Navigating the Season: Signet's Strategic Vision Amidst Market Shifts
Signet Jewelers Exceeds Expectations in Q3 Performance
Signet Jewelers Ltd. (SIG) demonstrated a strong financial showing in its third quarter, surpassing market predictions. The company, which operates well-known brands like Zales, Kay Jewelers, and Jared Jewelers, attributed its success to sustained customer demand, optimized pricing strategies, and stringent cost controls. These factors collectively contributed to a resilient business environment as the company approached the holiday season, despite general concerns about consumer spending.
Market Reactions and Share Performance Reflect Investor Confidence
Following the announcement of its positive third-quarter results, Signet Jewelers' stock experienced an upward trend, indicating investor approval. The company reported an adjusted earnings per share of 63 cents, significantly outperforming the Street's consensus of 29 cents. This robust performance, characterized by enhanced earnings and expanded profit margins, underscored the effectiveness of Signet's operational adjustments and strategic initiatives.
Analyst Perspectives on Signet's Future Trajectory and Holiday Projections
Industry analysts have provided varied but generally optimistic outlooks for Signet. Dana Telsey of Telsey Advisory Group, while maintaining a Market Perform rating, adjusted her price target for the stock upwards from $92 to $96. Telsey noted that a more conservative holiday sales forecast was influenced by a dip in consumer confidence and a slowdown observed late in the third quarter, particularly affecting shoppers in lower to middle-income brackets. This led to a cautious fourth-quarter sales outlook, projecting a potential decline of 5% to a modest increase of 0.5% in comparable store sales.
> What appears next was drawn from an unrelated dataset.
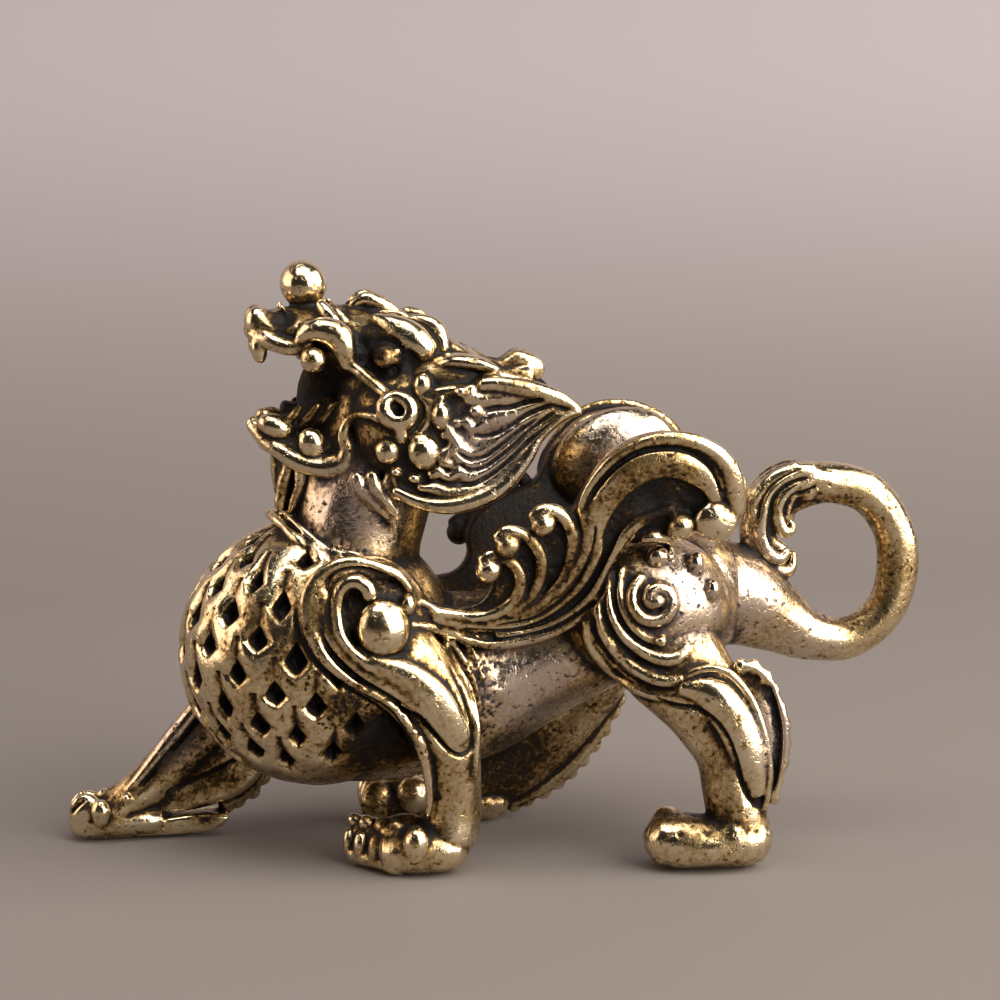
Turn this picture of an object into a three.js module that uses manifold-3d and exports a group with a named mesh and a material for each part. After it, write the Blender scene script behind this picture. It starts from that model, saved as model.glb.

Strategic Marketing Adaptation and Financial Forecasts
Signet's leadership has adopted a measured approach for the remainder of the holiday period, acknowledging external pressures and the prevailing consumer trend towards value-driven purchases. To counter these challenges, the company is reallocating a larger portion of its marketing budget towards streaming platforms, aiming to enhance its reach and efficiency given the shift in how consumers engage with media. Telsey revised her earnings per share estimates for fiscal years 2026 and 2027 to $9.33 and $10.24, respectively, reflecting confidence in Signet's ability to adapt and perform. These adjustments consider both the recent strong quarterly beat and updated company guidance.